What this task involves — Leave the pictures out and transcribe every record exactly.

Data shown —
· · · ·
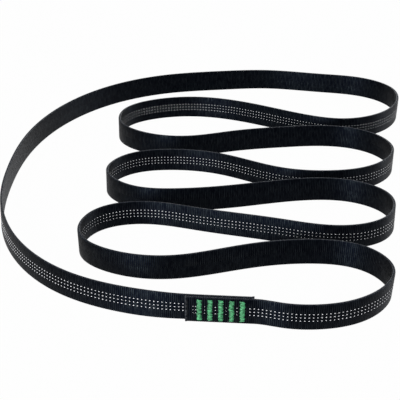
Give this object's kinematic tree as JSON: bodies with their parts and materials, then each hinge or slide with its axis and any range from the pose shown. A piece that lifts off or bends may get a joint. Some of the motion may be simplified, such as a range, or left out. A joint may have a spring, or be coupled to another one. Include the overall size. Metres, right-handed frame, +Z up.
{
  "type": "climbing sling",
  "caption": "Endless loop of flat black webbing, its lapped ends closed by green bartacks, standing on edge in a serpentine.",
  "frame": {"origin": "centre of the lay's outline, on the surface that the webbing stands on", "axes": "+Z up along the webbing's width; the lay is longest along Y, and the sewn lap is at its -Y side"},
  "size_m": [0.3202, 0.3698, 0.018],
  "materials": {
    "webbing": "tightly ribbed black nylon with rows of short white tracer floats on one face, slight sheen",
    "bartack_thread": "green sewing thread, satin"
  },
  "bodies": {
    "root": {"webbing": "webbing", "bartack_1_needle_thread": "bartack_thread", "bartack_1_bobbin_thread": "bartack_thread", "bartack_2_needle_thread": "bartack_thread", "bartack_2_bobbin_thread": "bartack_thread", "bartack_3_needle_thread": "bartack_thread", "bartack_3_bobbin_thread": "bartack_thread", "bartack_4_needle_thread": "bartack_thread", "bartack_4_bobbin_thread": "bartack_thread", "bartack_5_needle_thread": "bartack_thread", "bartack_5_bobbin_thread": "bartack_thread"}
  },
  "joints": []
}
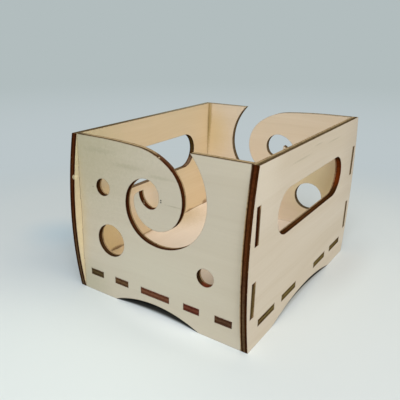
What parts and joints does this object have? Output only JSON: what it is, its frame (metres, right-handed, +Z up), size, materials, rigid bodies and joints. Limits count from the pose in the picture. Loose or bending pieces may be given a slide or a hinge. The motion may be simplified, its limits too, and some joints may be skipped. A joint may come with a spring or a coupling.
{
  "type": "yarn box",
  "caption": "Open-top plywood yarn box with tab and slot corners, bowed side walls with hand holes, and end walls with a swirl slot and round holes.",
  "frame": {"origin": "middle of the footprint, on the surface that the box stands on", "axes": "+Z up; the wall seen at the front of the picture faces -Y; +X to the right of someone who looks at that wall from outside"},
  "size_m": [0.12, 0.16, 0.1],
  "materials": {
    "front_wall_ply": "matt",
    "back_wall_ply": "matt",
    "right_wall_ply": "matt",
    "left_wall_ply": "matt",
    "floor_ply": "matt"
  },
  "bodies": {
    "root": {"front_wall": "front_wall_ply", "back_wall": "back_wall_ply", "right_side_wall": "right_wall_ply", "left_side_wall": "left_wall_ply", "floor": "floor_ply"}
  },
  "joints": []
}
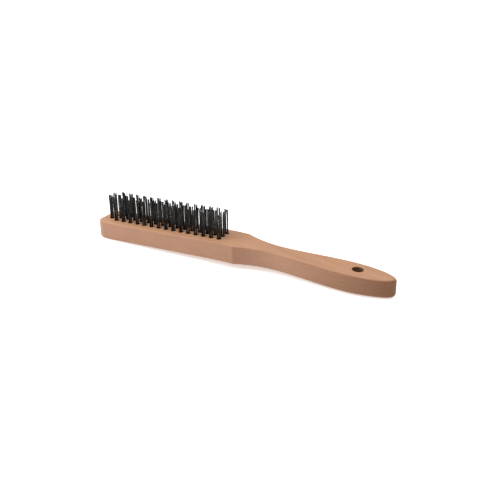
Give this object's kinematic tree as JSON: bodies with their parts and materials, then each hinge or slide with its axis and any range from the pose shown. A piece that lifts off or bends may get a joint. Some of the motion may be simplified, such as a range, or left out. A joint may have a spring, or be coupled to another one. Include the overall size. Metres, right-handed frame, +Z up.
{
  "type": "wire scratch brush",
  "caption": "Hand scratch brush: a flat wooden block with a waisted, slightly drooping handle, a hanging hole, and rows of dark steel wire tufts standing up from its head.",
  "frame": {"origin": "on the floor under the middle of the bounding box, with the brush lying on its back, bristles up, touching the floor at the nose's lower edge and at the handle's end", "axes": "+X from the nose to the handle's end, +Y across the brush, +Z up, the way the bristles point. The head's faces are tipped 2.0 degrees about Y, because the handle leans 3.9 degrees away from the bristles."},
  "size_m": [0.2932, 0.035, 0.0457],
  "materials": {
    "beech_wood": "sanded, uncoated beech with a pink-brown tone",
    "dark_steel_wire": "dark, drawn steel wire with a dull shine"
  },
  "bodies": {
    "root": {"handle_block": "beech_wood", "tuft_near_00": "dark_steel_wire", "tuft_near_01": "dark_steel_wire", "tuft_near_02": "dark_steel_wire", "tuft_near_03": "dark_steel_wire", "tuft_near_04": "dark_steel_wire", "tuft_near_05": "dark_steel_wire", "tuft_near_06": "dark_steel_wire", "tuft_near_07": "dark_steel_wire", "tuft_near_08": "dark_steel_wire", "tuft_near_09": "dark_steel_wire", "tuft_near_10": "dark_steel_wire", "tuft_near_11": "dark_steel_wire", "tuft_near_12": "dark_steel_wire", "tuft_near_13": "dark_steel_wire", "tuft_near_14": "dark_steel_wire", "tuft_near_15": "dark_steel_wire", "tuft_middle_01": "dark_steel_wire", "tuft_middle_02": "dark_steel_wire", "tuft_middle_03": "dark_steel_wire", "tuft_middle_04": "dark_steel_wire", "tuft_middle_05": "dark_steel_wire", "tuft_middle_06": "dark_steel_wire", "tuft_middle_07": "dark_steel_wire", "tuft_middle_08": "dark_steel_wire", "tuft_middle_09": "dark_steel_wire", "tuft_middle_10": "dark_steel_wire", "tuft_middle_11": "dark_steel_wire", "tuft_middle_12": "dark_steel_wire", "tuft_middle_13": "dark_steel_wire", "tuft_middle_14": "dark_steel_wire", "tuft_middle_15": "dark_steel_wire", "tuft_far_00": "dark_steel_wire", "tuft_far_01": "dark_steel_wire", "tuft_far_02": "dark_steel_wire", "tuft_far_03": "dark_steel_wire", "tuft_far_04": "dark_steel_wire", "tuft_far_05": "dark_steel_wire", "tuft_far_06": "dark_steel_wire", "tuft_far_07": "dark_steel_wire", "tuft_far_08": "dark_steel_wire", "tuft_far_09": "dark_steel_wire", "tuft_far_10": "dark_steel_wire", "tuft_far_11": "dark_steel_wire", "tuft_far_12": "dark_steel_wire", "tuft_far_13": "dark_steel_wire", "tuft_far_14": "dark_steel_wire", "tuft_far_15": "dark_steel_wire"}
  },
  "joints": []
}
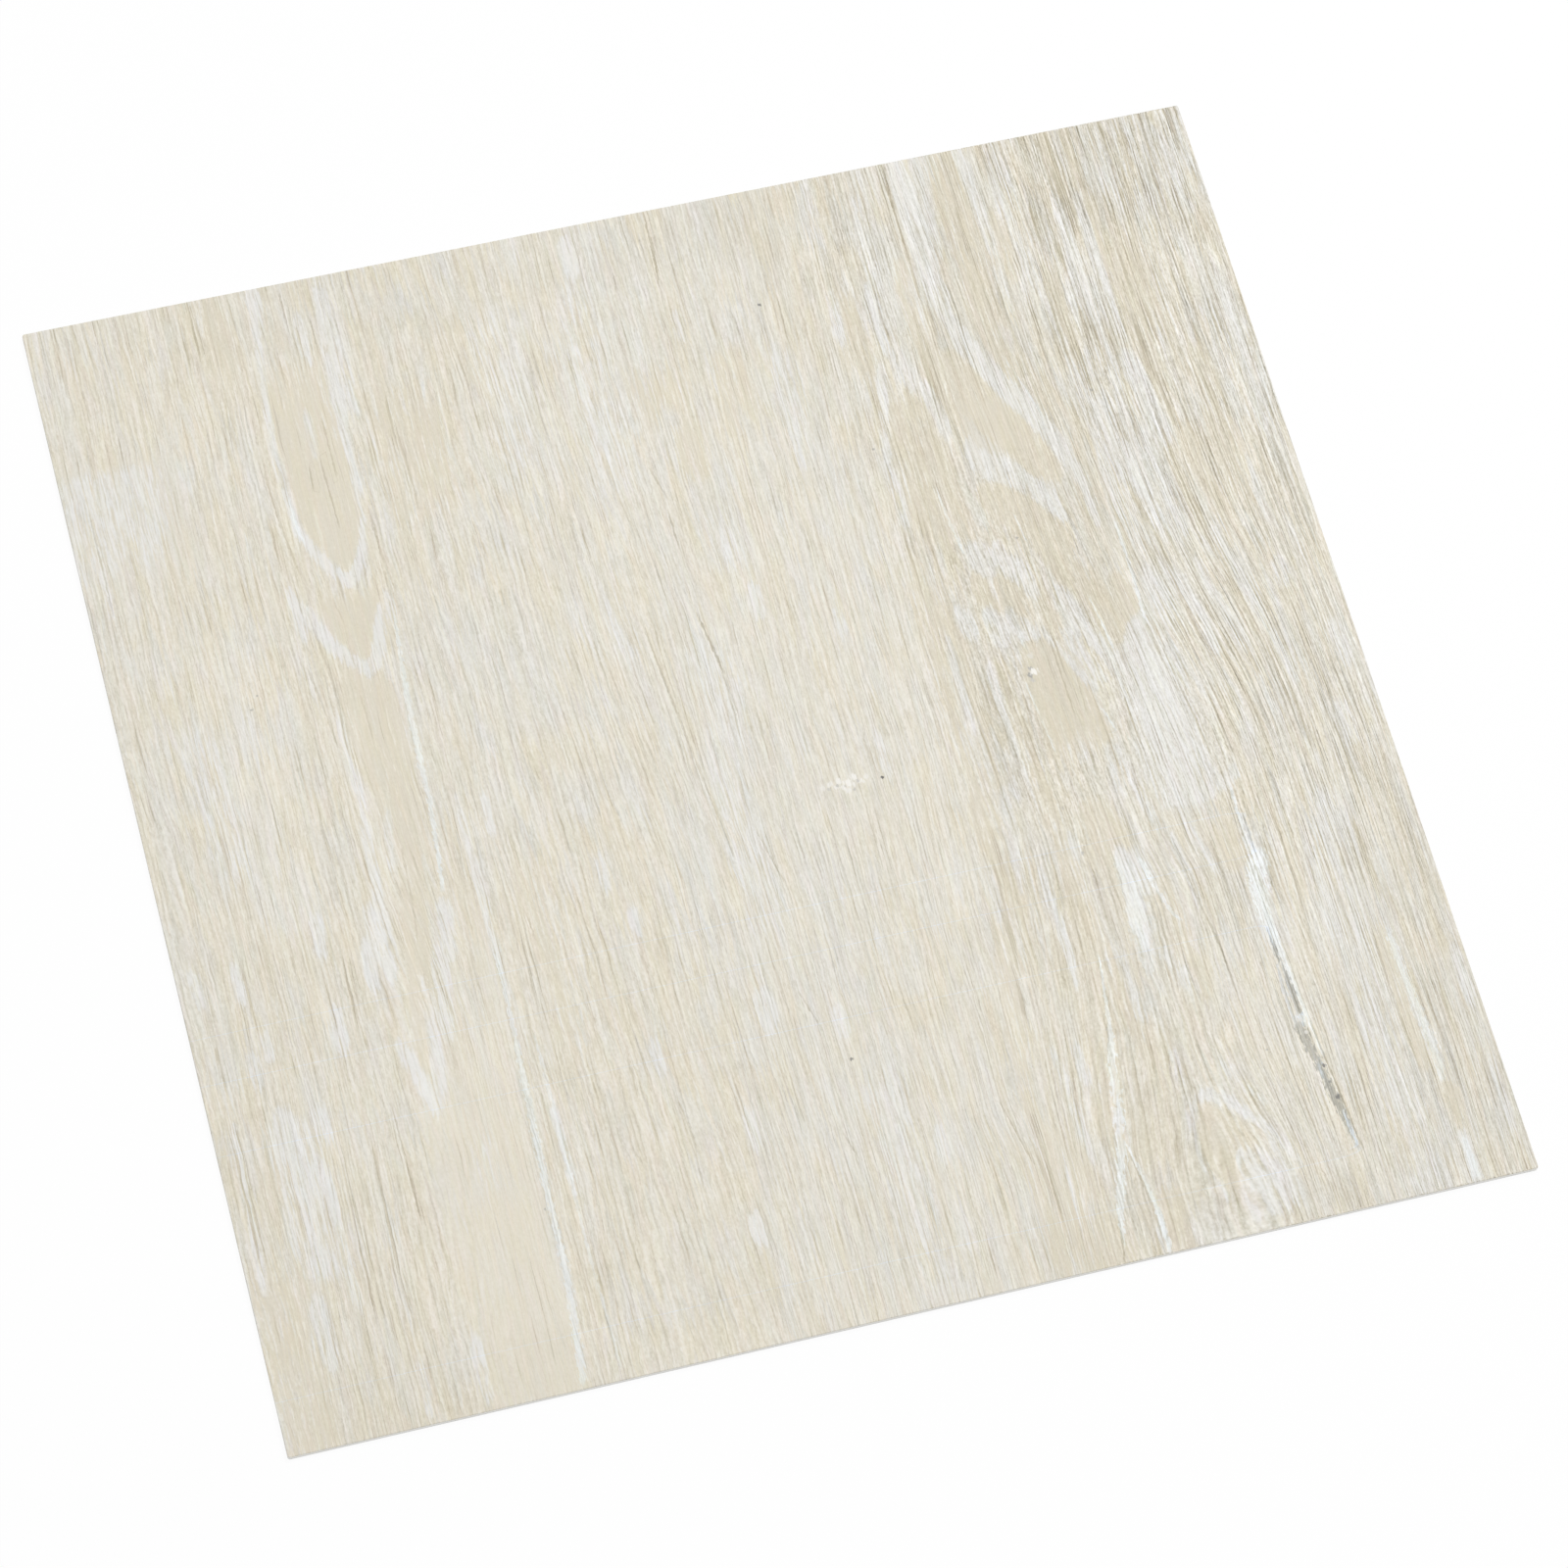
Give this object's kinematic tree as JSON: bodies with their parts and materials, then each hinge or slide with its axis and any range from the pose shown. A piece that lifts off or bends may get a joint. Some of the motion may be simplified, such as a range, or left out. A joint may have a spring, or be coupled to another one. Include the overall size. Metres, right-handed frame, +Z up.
{
  "type": "vinyl floor tile",
  "caption": "Square wood-look vinyl floor tile: a thin flat die-cut sheet with a whitewashed oak print and embossed grain, laid edge to edge.",
  "frame": {"origin": "middle of the back face, on the floor that the tile lies on", "axes": "+Z up out of the printed face, +Y along the printed grain, +X across it"},
  "size_m": [0.305, 0.305, 0.0015],
  "materials": {
    "printed_vinyl": "matte"
  },
  "bodies": {
    "root": {"vinyl_tile": "printed_vinyl"}
  },
  "joints": []
}
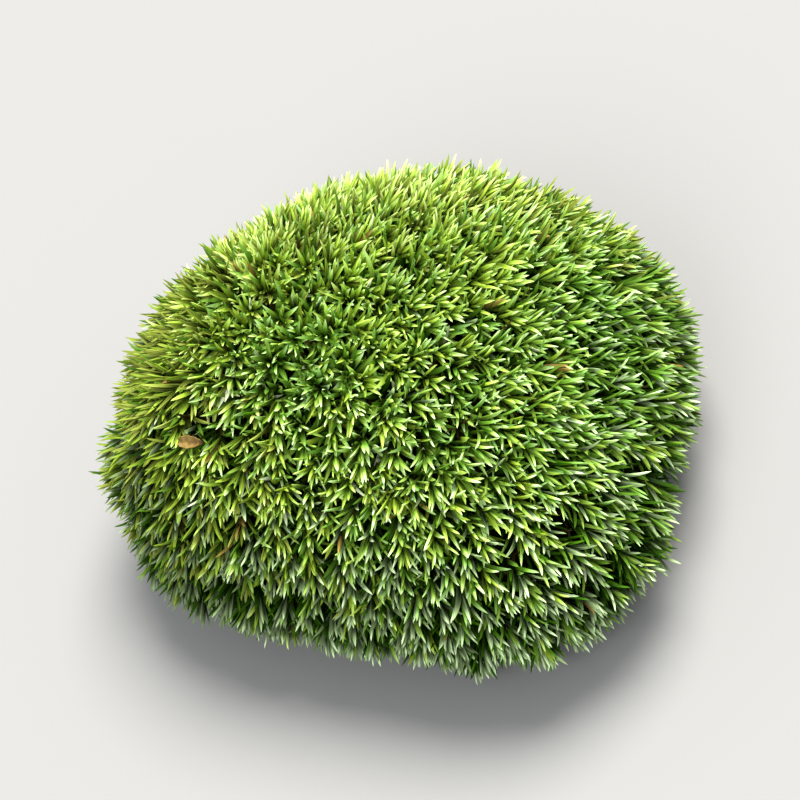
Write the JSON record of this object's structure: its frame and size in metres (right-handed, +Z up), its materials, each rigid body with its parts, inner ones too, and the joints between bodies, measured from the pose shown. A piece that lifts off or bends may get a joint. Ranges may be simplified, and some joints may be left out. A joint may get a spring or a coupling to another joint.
{
  "type": "moss clump",
  "caption": "Domed cushion of dense green moss with short pointed shoots, a rolled-under rim and a flat cut underside; stands on its cut.",
  "frame": {"origin": "on the plane of the flat cut, under the middle of the cushion's box", "axes": "+Z up, away from the cut; -Y faces the side that the picture shows; +X to the right in that view"},
  "size_m": [0.0828, 0.081, 0.044],
  "materials": {
    "moss": "matt living moss: crowded narrow leaves, yellow-green at the tips, deep green between them, brown at the cut",
    "dry_bract": "dry orange-brown bud scale, papery and slightly glossy"
  },
  "bodies": {
    "root": {"moss_cushion": "moss", "dry_flake": "dry_bract"}
  },
  "joints": []
}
· · · ·
Complete response —
Give this object's kinematic tree as JSON: bodies with their parts and materials, then each hinge or slide with its axis and any range from the pose shown. A piece that lifts off or bends may get a joint. Some of the motion may be simplified, such as a range, or left out. A joint may have a spring, or be coupled to another one. Include the overall size. Metres, right-handed frame, +Z up.
{
  "type": "climbing sling",
  "caption": "Endless loop of flat black webbing, its lapped ends closed by green bartacks, standing on edge in a serpentine.",
  "frame": {"origin": "centre of the lay's outline, on the surface that the webbing stands on", "axes": "+Z up along the webbing's width; the lay is longest along Y, and the sewn lap is at its -Y side"},
  "size_m": [0.3202, 0.3698, 0.018],
  "materials": {
    "webbing": "tightly ribbed black nylon with rows of short white tracer floats on one face, slight sheen",
    "bartack_thread": "green sewing thread, satin"
  },
  "bodies": {
    "root": {"webbing": "webbing", "bartack_1_needle_thread": "bartack_thread", "bartack_1_bobbin_thread": "bartack_thread", "bartack_2_needle_thread": "bartack_thread", "bartack_2_bobbin_thread": "bartack_thread", "bartack_3_needle_thread": "bartack_thread", "bartack_3_bobbin_thread": "bartack_thread", "bartack_4_needle_thread": "bartack_thread", "bartack_4_bobbin_thread": "bartack_thread", "bartack_5_needle_thread": "bartack_thread", "bartack_5_bobbin_thread": "bartack_thread"}
  },
  "joints": []
}
What parts and joints does this object have? Output only JSON: what it is, its frame (metres, right-handed, +Z up), size, materials, rigid bodies and joints. Limits count from the pose in the picture. Loose or bending pieces may be given a slide or a hinge. The motion may be simplified, its limits too, and some joints may be skipped. A joint may come with a spring or a coupling.
{
  "type": "yarn box",
  "caption": "Open-top plywood yarn box with tab and slot corners, bowed side walls with hand holes, and end walls with a swirl slot and round holes.",
  "frame": {"origin": "middle of the footprint, on the surface that the box stands on", "axes": "+Z up; the wall seen at the front of the picture faces -Y; +X to the right of someone who looks at that wall from outside"},
  "size_m": [0.12, 0.16, 0.1],
  "materials": {
    "front_wall_ply": "matt",
    "back_wall_ply": "matt",
    "right_wall_ply": "matt",
    "left_wall_ply": "matt",
    "floor_ply": "matt"
  },
  "bodies": {
    "root": {"front_wall": "front_wall_ply", "back_wall": "back_wall_ply", "right_side_wall": "right_wall_ply", "left_side_wall": "left_wall_ply", "floor": "floor_ply"}
  },
  "joints": []
}
Give this object's kinematic tree as JSON: bodies with their parts and materials, then each hinge or slide with its axis and any range from the pose shown. A piece that lifts off or bends may get a joint. Some of the motion may be simplified, such as a range, or left out. A joint may have a spring, or be coupled to another one. Include the overall size. Metres, right-handed frame, +Z up.
{
  "type": "wire scratch brush",
  "caption": "Hand scratch brush: a flat wooden block with a waisted, slightly drooping handle, a hanging hole, and rows of dark steel wire tufts standing up from its head.",
  "frame": {"origin": "on the floor under the middle of the bounding box, with the brush lying on its back, bristles up, touching the floor at the nose's lower edge and at the handle's end", "axes": "+X from the nose to the handle's end, +Y across the brush, +Z up, the way the bristles point. The head's faces are tipped 2.0 degrees about Y, because the handle leans 3.9 degrees away from the bristles."},
  "size_m": [0.2932, 0.035, 0.0457],
  "materials": {
    "beech_wood": "sanded, uncoated beech with a pink-brown tone",
    "dark_steel_wire": "dark, drawn steel wire with a dull shine"
  },
  "bodies": {
    "root": {"handle_block": "beech_wood", "tuft_near_00": "dark_steel_wire", "tuft_near_01": "dark_steel_wire", "tuft_near_02": "dark_steel_wire", "tuft_near_03": "dark_steel_wire", "tuft_near_04": "dark_steel_wire", "tuft_near_05": "dark_steel_wire", "tuft_near_06": "dark_steel_wire", "tuft_near_07": "dark_steel_wire", "tuft_near_08": "dark_steel_wire", "tuft_near_09": "dark_steel_wire", "tuft_near_10": "dark_steel_wire", "tuft_near_11": "dark_steel_wire", "tuft_near_12": "dark_steel_wire", "tuft_near_13": "dark_steel_wire", "tuft_near_14": "dark_steel_wire", "tuft_near_15": "dark_steel_wire", "tuft_middle_01": "dark_steel_wire", "tuft_middle_02": "dark_steel_wire", "tuft_middle_03": "dark_steel_wire", "tuft_middle_04": "dark_steel_wire", "tuft_middle_05": "dark_steel_wire", "tuft_middle_06": "dark_steel_wire", "tuft_middle_07": "dark_steel_wire", "tuft_middle_08": "dark_steel_wire", "tuft_middle_09": "dark_steel_wire", "tuft_middle_10": "dark_steel_wire", "tuft_middle_11": "dark_steel_wire", "tuft_middle_12": "dark_steel_wire", "tuft_middle_13": "dark_steel_wire", "tuft_middle_14": "dark_steel_wire", "tuft_middle_15": "dark_steel_wire", "tuft_far_00": "dark_steel_wire", "tuft_far_01": "dark_steel_wire", "tuft_far_02": "dark_steel_wire", "tuft_far_03": "dark_steel_wire", "tuft_far_04": "dark_steel_wire", "tuft_far_05": "dark_steel_wire", "tuft_far_06": "dark_steel_wire", "tuft_far_07": "dark_steel_wire", "tuft_far_08": "dark_steel_wire", "tuft_far_09": "dark_steel_wire", "tuft_far_10": "dark_steel_wire", "tuft_far_11": "dark_steel_wire", "tuft_far_12": "dark_steel_wire", "tuft_far_13": "dark_steel_wire", "tuft_far_14": "dark_steel_wire", "tuft_far_15": "dark_steel_wire"}
  },
  "joints": []
}
Give this object's kinematic tree as JSON: bodies with their parts and materials, then each hinge or slide with its axis and any range from the pose shown. A piece that lifts off or bends may get a joint. Some of the motion may be simplified, such as a range, or left out. A joint may have a spring, or be coupled to another one. Include the overall size. Metres, right-handed frame, +Z up.
{
  "type": "vinyl floor tile",
  "caption": "Square wood-look vinyl floor tile: a thin flat die-cut sheet with a whitewashed oak print and embossed grain, laid edge to edge.",
  "frame": {"origin": "middle of the back face, on the floor that the tile lies on", "axes": "+Z up out of the printed face, +Y along the printed grain, +X across it"},
  "size_m": [0.305, 0.305, 0.0015],
  "materials": {
    "printed_vinyl": "matte"
  },
  "bodies": {
    "root": {"vinyl_tile": "printed_vinyl"}
  },
  "joints": []
}
Write the JSON record of this object's structure: its frame and size in metres (right-handed, +Z up), its materials, each rigid body with its parts, inner ones too, and the joints between bodies, measured from the pose shown. A piece that lifts off or bends may get a joint. Ranges may be simplified, and some joints may be left out. A joint may get a spring or a coupling to another joint.
{
  "type": "moss clump",
  "caption": "Domed cushion of dense green moss with short pointed shoots, a rolled-under rim and a flat cut underside; stands on its cut.",
  "frame": {"origin": "on the plane of the flat cut, under the middle of the cushion's box", "axes": "+Z up, away from the cut; -Y faces the side that the picture shows; +X to the right in that view"},
  "size_m": [0.0828, 0.081, 0.044],
  "materials": {
    "moss": "matt living moss: crowded narrow leaves, yellow-green at the tips, deep green between them, brown at the cut",
    "dry_bract": "dry orange-brown bud scale, papery and slightly glossy"
  },
  "bodies": {
    "root": {"moss_cushion": "moss", "dry_flake": "dry_bract"}
  },
  "joints": []
}